DARPA drone sensor array towed by drone ship

DARPA tests sensor array towed by a drone ship. A towed sensor array could bring a six-fold increase in the range of surface-track radar compared to sea-level sensors.

A towed sensor suite got a lift from an antisubmarine warfare (ASW) drone ship during a recent testing off the California coast.

The Defense Advanced Research Projects Agency said the first payload deployed by the unmanned ASW ship was its Towed Airborne Lift of Naval Systems (TALONS) sensor suite, which carries intelligence, surveillance and reconnaissance sensors up to altitudes ranging from 150 to 1,500 feet.

The goal of the DARPA research effort is to demonstrate that a towed airborne array can extend ISR sensor range well beyond mast-mounted gear. The prototype unmanned ASW ship is being tested under a program dubbed ACTUV (ASW Continuous Trail Unmanned Vessel).

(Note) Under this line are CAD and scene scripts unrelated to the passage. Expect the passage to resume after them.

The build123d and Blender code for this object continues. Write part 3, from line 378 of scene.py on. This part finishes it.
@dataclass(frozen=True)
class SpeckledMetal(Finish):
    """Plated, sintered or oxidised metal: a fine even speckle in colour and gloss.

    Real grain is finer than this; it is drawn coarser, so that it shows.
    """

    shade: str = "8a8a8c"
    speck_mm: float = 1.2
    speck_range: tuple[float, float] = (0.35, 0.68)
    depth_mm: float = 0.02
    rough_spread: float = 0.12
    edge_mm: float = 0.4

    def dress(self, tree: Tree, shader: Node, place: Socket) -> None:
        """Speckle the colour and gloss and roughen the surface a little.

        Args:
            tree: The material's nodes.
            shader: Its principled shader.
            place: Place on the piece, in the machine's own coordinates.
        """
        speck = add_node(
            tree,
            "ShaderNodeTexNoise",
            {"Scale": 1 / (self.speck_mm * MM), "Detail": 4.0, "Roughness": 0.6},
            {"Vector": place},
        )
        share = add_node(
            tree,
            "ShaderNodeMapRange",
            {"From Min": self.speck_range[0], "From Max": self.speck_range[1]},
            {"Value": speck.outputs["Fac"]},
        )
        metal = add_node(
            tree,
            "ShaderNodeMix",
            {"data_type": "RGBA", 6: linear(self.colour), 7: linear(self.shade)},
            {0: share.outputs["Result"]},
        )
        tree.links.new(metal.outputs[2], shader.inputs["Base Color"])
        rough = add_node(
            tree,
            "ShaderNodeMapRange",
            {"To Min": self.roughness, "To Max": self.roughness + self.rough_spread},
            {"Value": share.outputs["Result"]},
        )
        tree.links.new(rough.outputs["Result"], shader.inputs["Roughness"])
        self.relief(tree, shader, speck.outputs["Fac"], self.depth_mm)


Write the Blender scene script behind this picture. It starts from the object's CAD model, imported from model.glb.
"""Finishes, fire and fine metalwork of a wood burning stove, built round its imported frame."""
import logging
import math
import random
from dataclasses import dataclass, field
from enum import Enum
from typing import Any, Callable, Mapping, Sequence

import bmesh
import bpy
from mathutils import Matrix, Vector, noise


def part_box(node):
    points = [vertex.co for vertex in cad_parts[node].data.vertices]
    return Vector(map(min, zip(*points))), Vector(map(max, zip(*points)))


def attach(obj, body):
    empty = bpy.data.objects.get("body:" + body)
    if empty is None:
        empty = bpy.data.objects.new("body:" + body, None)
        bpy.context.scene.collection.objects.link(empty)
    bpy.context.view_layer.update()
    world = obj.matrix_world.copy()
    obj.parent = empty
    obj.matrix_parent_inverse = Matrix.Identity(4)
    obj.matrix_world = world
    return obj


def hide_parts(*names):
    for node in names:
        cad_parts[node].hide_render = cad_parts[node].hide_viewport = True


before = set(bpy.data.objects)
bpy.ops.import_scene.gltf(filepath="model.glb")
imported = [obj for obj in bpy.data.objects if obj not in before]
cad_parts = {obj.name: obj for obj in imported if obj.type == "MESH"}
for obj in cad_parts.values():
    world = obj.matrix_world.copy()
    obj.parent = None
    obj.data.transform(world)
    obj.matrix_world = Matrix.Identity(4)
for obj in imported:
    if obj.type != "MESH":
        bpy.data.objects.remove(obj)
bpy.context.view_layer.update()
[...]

DARPA said this week it demonstrated the towed sensor over two days with 90 minutes aloft each day. "Nested" at the rear of the unmanned vessel, the TALONS prototype deployed a parachute that lifted the array to an altitude of 1,000 feet. Onboard sensors and communications gear was tested during the flight before the prototype was reeled back into its nest.

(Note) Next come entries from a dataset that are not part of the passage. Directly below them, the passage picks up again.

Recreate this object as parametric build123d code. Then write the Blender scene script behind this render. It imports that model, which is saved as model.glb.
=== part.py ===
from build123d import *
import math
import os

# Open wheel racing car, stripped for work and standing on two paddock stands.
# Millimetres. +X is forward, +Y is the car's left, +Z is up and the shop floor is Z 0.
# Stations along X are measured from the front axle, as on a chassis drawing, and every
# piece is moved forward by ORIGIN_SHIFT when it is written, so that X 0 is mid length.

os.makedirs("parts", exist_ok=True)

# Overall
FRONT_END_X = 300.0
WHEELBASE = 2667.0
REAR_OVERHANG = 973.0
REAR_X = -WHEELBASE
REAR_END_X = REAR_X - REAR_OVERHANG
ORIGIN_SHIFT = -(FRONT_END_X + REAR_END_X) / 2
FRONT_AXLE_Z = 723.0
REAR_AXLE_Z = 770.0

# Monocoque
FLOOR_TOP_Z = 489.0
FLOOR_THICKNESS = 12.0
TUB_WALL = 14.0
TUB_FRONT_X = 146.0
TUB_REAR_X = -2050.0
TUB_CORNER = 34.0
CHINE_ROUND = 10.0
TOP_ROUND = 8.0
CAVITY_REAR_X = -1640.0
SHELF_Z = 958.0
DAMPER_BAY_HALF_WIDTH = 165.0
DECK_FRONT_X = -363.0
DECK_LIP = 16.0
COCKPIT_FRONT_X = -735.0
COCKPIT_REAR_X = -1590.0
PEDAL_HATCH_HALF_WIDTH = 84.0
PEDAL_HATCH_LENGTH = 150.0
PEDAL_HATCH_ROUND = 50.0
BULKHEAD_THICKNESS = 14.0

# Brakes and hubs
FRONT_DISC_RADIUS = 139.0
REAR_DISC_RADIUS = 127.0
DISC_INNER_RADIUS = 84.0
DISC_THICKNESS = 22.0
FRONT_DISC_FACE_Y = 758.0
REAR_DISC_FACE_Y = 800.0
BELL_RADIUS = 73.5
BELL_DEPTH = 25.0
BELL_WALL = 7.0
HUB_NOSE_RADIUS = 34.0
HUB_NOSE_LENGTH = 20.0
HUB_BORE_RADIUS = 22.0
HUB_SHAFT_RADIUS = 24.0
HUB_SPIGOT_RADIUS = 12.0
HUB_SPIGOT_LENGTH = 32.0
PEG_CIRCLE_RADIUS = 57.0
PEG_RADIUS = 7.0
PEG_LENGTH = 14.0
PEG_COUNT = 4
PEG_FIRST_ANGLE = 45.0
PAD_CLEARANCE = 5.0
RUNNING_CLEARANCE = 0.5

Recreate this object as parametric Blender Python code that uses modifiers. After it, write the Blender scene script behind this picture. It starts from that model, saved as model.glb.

While TALONS was deployed, the unmanned ship maneuvered at "operationally realistic speeds," DARPA said.

Program officials said the towed sensor array significantly improved the range of sensors and radios compared to mast-mounted gear. They cited a six-fold increase in the range of surface-track radar compared to a sensor operating at sea level. The discrimination range of an electro-optical/infrared scanner was doubled at 1,000 feet, they added, while the range of a commercial radio more than tripled.

"TALONS was our first chance to demonstrate hosting a real payload and showing the versatility of ACTUV to do a wide variety of missions for which it wasn't originally designed," Scott Littlefield, the DARPA program manager for the ASW ship program, noted in a statement.

DARPA envisions the unmanned ASW platform as a flexible "payload truck" for extending the range of ISR sensors and ship-based communications.

The TALON towed array is a kind of airborne variation on towed sonar arrays long used by the U.S. Navy for ASW missions. Towing sonar hydrophones behind ships and submarines helps reduce interference from the noise generated by the vessel itself.

The DARPA research is part of a broader effort to leverage unmanned aircraft and ships for surveillance and intelligence gathering. TALON sprang from a separate DARPA-Office of Naval Research effort called Tern aimed at developing an unmanned aircraft with vertical takeoff and landing capabilities.